But I presume the principle the Minister is talking about was laid down at the beginning, that is, the relationship between the single and the married allowance. That is one of the points I want to put to the Minister. Apart from what has been happening in those other countries, the Minister is correct in saying that, substantially under our own income tax code, we have treated the husband and wife as one unit. However, if we look at the allowance for a married couple versus the allowance for two single people, what we find is this: this code was drawn up a long time ago when the view taken of the role of the wife was, I hope, quite different from that which prevails today. At that time it made sense to treat the husband and the wife as one unit. I think the Minister will also agree that over the years efforts have been made by successive Ministers for Finance to try and close the gap to ensure that in the case of income tax allowances the combination of two single personal allowances would equal that of a married couple. The difficulty is that to do anything like this costs a great deal of money, and so only steps towards this were possible, but the trend has been to try to achieve this.
Here we have a new tax. We can start off with a clean sheet without building up the kind of problems that built up in the income tax system. We can determine our approach on the basis of present-day thinking, not the thinking that prevailed when income tax was introduced, nor the thinking that prevailed when the various schemes of wealth tax in other countries were introduced, as the Minister has detailed. We ought to approach it on the basis of current thinking on this matter.
From the point of view of the Minister for Finance and the revenue involved in this, the total revenue expected from wealth tax is relatively so small that it will not make a great deal of difference one way or the other which way it is fixed. But one thing is certain: it will be far easier to fix this matter now than it will ever be in the future. If we pass this Bill with this kind of thinking in it any Minister for Finance in the future will have a great deal of difficulty if he wants to remedy the position, whereas now it is relatively easy to remedy it without any great financial difficulty for the Exchequer.
The fact is that more and more nowadays—I would hope to a very wide degree—it is accepted that a married woman is entitled to be treated as an individual in her own right, but the whole drafting of this section is based on a very antiquated approach.
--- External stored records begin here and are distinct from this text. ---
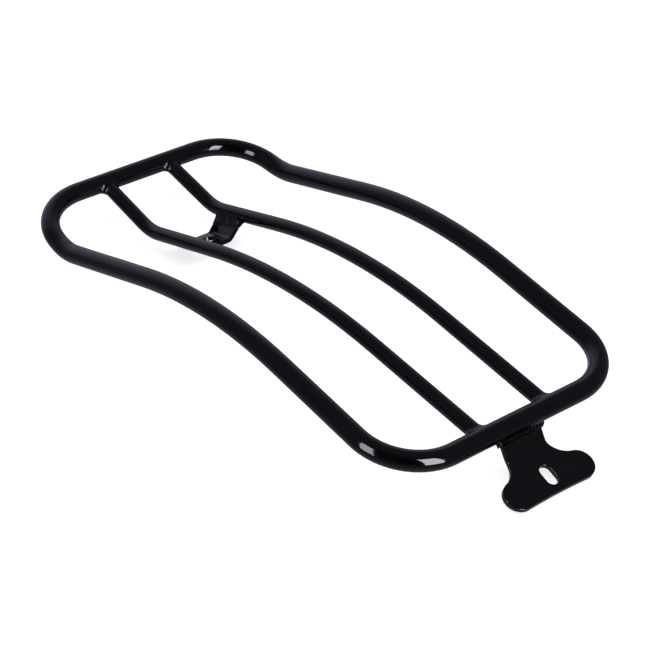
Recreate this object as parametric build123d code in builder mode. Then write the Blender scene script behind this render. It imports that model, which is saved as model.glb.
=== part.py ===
"""Welded solo-seat luggage rack: a bent tube hoop, two inner rails, a slotted rear tab and a slotted
front bridge, with every weld bead as its own piece. Millimetres, +Z up, +Y towards the seat.
The origin is on the surface the rack stands on, under the middle of its outline."""

from build123d import *
from math import atan2, cos, radians, sin, sqrt, tan
import os

# ---- Tubes and plate ----
HOOP_D = 12.7
HOOP_WALL = 1.6
RAIL_D = 9.5
RAIL_WALL = 1.5
PLATE_T = 3.0
SEAM_GAP = 1.2

# ---- Hoop: spacing and drop of its crossbars, then the shape of its sides ----
BAR_SPACING = 381.2
FRONT_BAR_DROP = 4.9
HOOP_HALF_WIDTH = 87.2
FRONT_CORNER_INSET = 2.0
HOOP_SPLAY = 5.2
HOOP_DIP = 9.85
HOOP_CLIMB = 15.05
HOOP_FALL = 9.35
CREST_FLARE = 0.5
FRONT_STRAIGHT = 1.6
FRONT_BEND_R = 40.8
KINK_BEND_R = 51.0
CREST_BEND_R = 321.0
REAR_BEND_R = 37.9

# ---- Inner rails ----
RAIL_X_FRONT = 25.9
RAIL_X_KINK = 26.3
RAIL_X_CREST = 27.0
RAIL_X_REAR = 25.5
RAIL_SINK_SHARE = 0.6875
RAIL_FRONT_LEG = 56.3
RAIL_DIP = 12.6
RAIL_CLIMB = 15.4
RAIL_FALL = 7.8
RAIL_KINK_R = 38.4
RAIL_CREST_R = 400.0

# ---- Rear tab: a neck that falls steeply from the rear bar, then a flat foot with two lobes, a
# slightly hollow end and a slot that is not quite in the middle ----
NECK_ANGLE = 58.5
FOOT_ANGLE = 21.7
NECK_REACH = 18.5
TAB_BEND_R = 6.9
NECK_HALF_WIDTH = 15.1
NECK_FILLET = 14.2
LOBE_X = 23.8
LOBE_R = 9.5
LOBE_FROM_BEND = 20.7
TAB_END_HOLLOW = 0.6
TAB_SLOT_WIDTH = 8.0
TAB_SLOT_LENGTH = 13.7
TAB_SLOT_FROM_BEND = 18.05
TAB_SLOT_X = 1.7

# ---- Front bridge: a U-shaped plate across the rails, square to them ----
BRIDGE_WIDTH = 25.0
BRIDGE_FLAT_HALF = 12.6
BRIDGE_BEND_R = 4.0
BRIDGE_SLOT_WIDTH = 10.0
BRIDGE_SLOT_LENGTH = 17.5

# ---- Welds: the radius of each bead's hollow face, and its run past the plate's edge ----
RAIL_WELD_R = 4.5
TAB_WELD_R = 4.0
BRIDGE_WELD_R = 18.0
UNDER_WELD_R = 8.0
TAB_WELD_OVERRUN = 3.0
BRIDGE_WELD_OVERRUN = 1.5
WELD_BITE = 0.05

hoop_r = HOOP_D / 2
rail_r = RAIL_D / 2
X_AXIS = Vector(1, 0, 0)


def rearward(angle):
    """Unit vector in the side view, pointing rearwards and this many degrees below level."""
    return Vector(0, -cos(radians(angle)), -sin(radians(angle)))


def upper_normal(angle):
    """Unit normal on the upper side of a face that falls rearwards at this angle."""
    return Vector(0, -sin(radians(angle)), cos(radians(angle)))


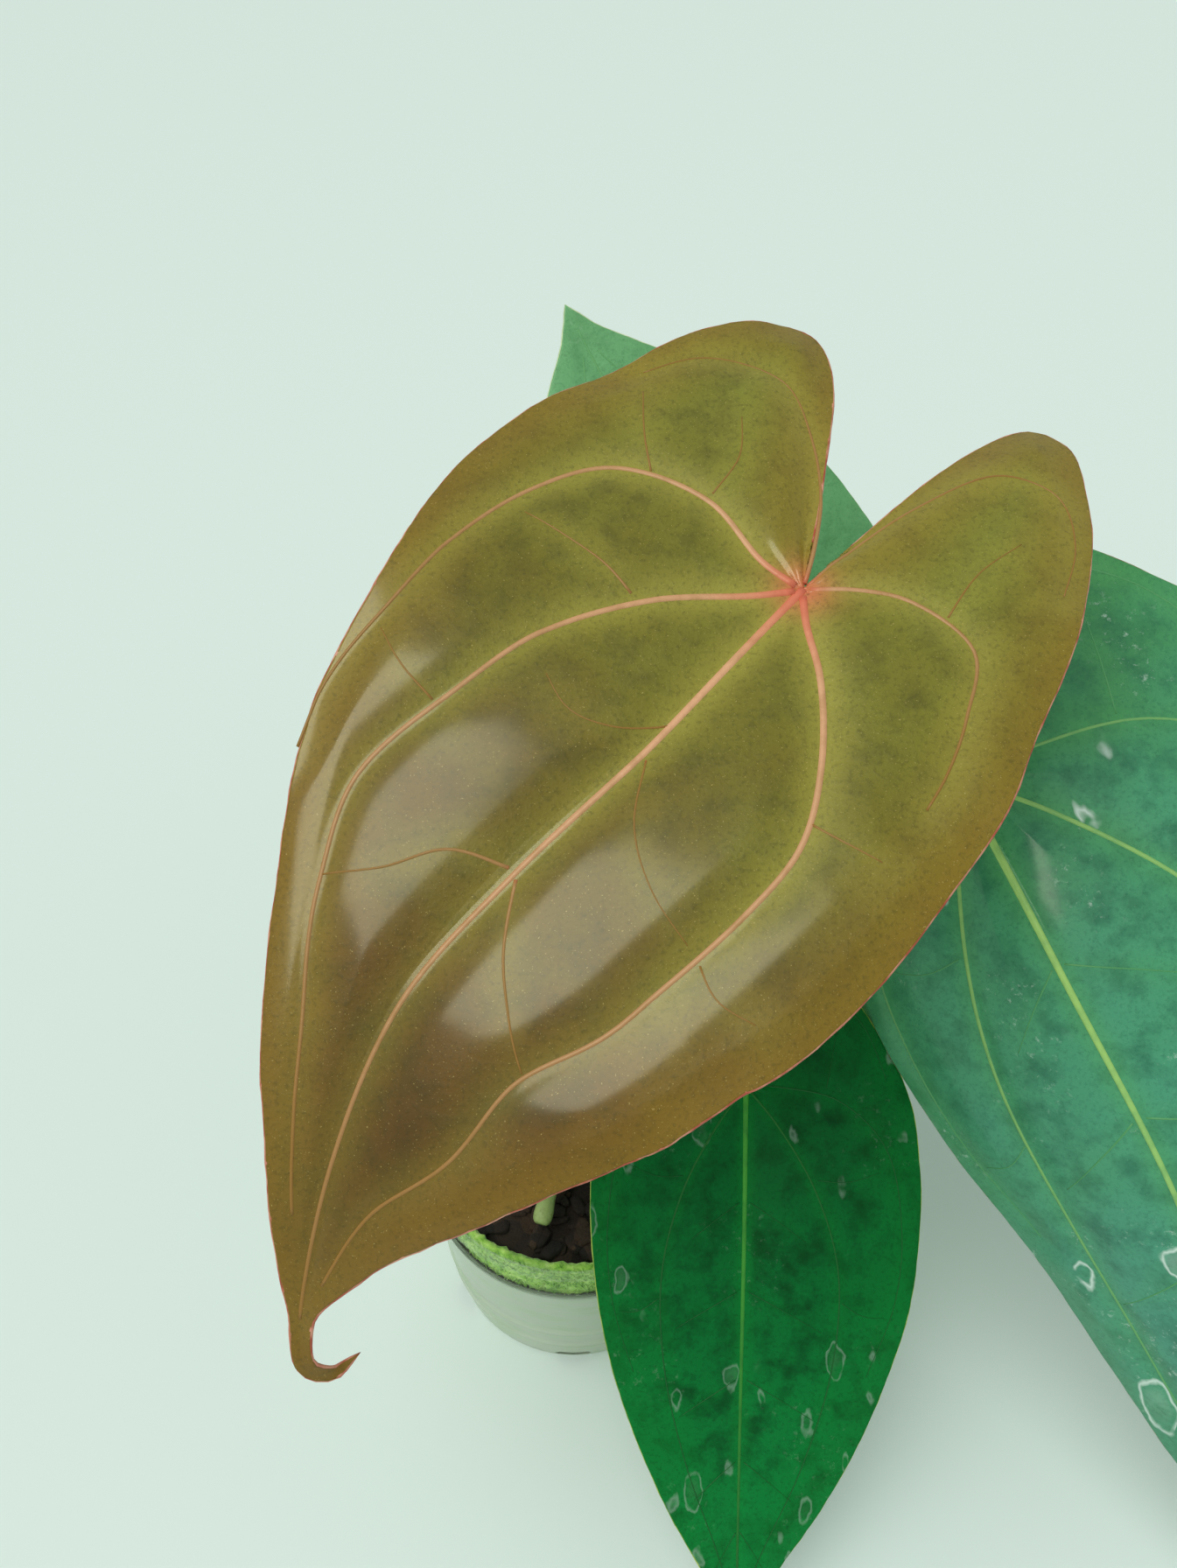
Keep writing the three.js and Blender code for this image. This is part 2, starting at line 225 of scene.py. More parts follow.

I shall be dealing with this point later but, to reinforce what I am saying, I point out now to the Minister the reference in paragraph (a) to "the wife"—not to the spouse, the wife. The whole concept is that the husband is the one who counts and the wife and minor children are appendages to be added in to create this unit. I agree that this was certainly the approach in previous legislation. It was the approach, as the Minister pointed out, in legislation introduced in other countries, but legislation in the main introduced a very long time ago, and I want to put it to the Minister now that Dáil Éireann, in 1975, should not be adopting that approach, remembering that the financial implications in particular for the Exchequer are not really great.
I say that on the basis that my recollection is that the best estimate of the yield from wealth tax that the Minister for Finance could give us was £1,500,000. In those circumstances what I am talking about here will not make any major difference to the Exchequer. Is it not time we approached this on the basis of treating a married woman as an individual in her own right? If we look at the consequences of not doing that we see the very strange anomalies that develop. One of them I have already developed, namely, that two single people get an allowance under the wealth tax of £140,000 whereas a married couple get an allowance of £100,000. That is a substantial difference operating against the married couple. But we have the even stranger position that a separated married couple get an allowance between them of £140,000 whereas the married couple living together normally get an allowance of only £100,000. These anomalies — I do not think they can be described as other than anomalies — arise because the approach to the whole question is taken from much older legislation which was drafted at a time when the general public attitude in regard to the role of the married woman was different—at least, I hope it was different—from what it is today.
I would have expected that this Government, which likes to present itself as being forward thinking — I may have another view as to whether it is or not — would have taken the opportunity presented by this Bill to signify their acceptance of the role of the married woman as an individual in her own right, entitled to at least the same treatment as a single woman or a single man or, indeed, as her husband. Effectively what we are doing here is saying that a woman who is single—she may be living with a man, but that is irrelevant—is entitled to an allowance of £70,000 under this Bill. If, however, she is married she is not to be treated as the equal of a single woman or a single man and she is not to be treated as the equal of her husband because this section goes on to talk about "the wife of the individual"— not the spouse, the wife. This is out of date. It is an antiquated approach. It would be quite easy for the Minister to adopt a modern approach and I am urging him, appealing to him, to do just that.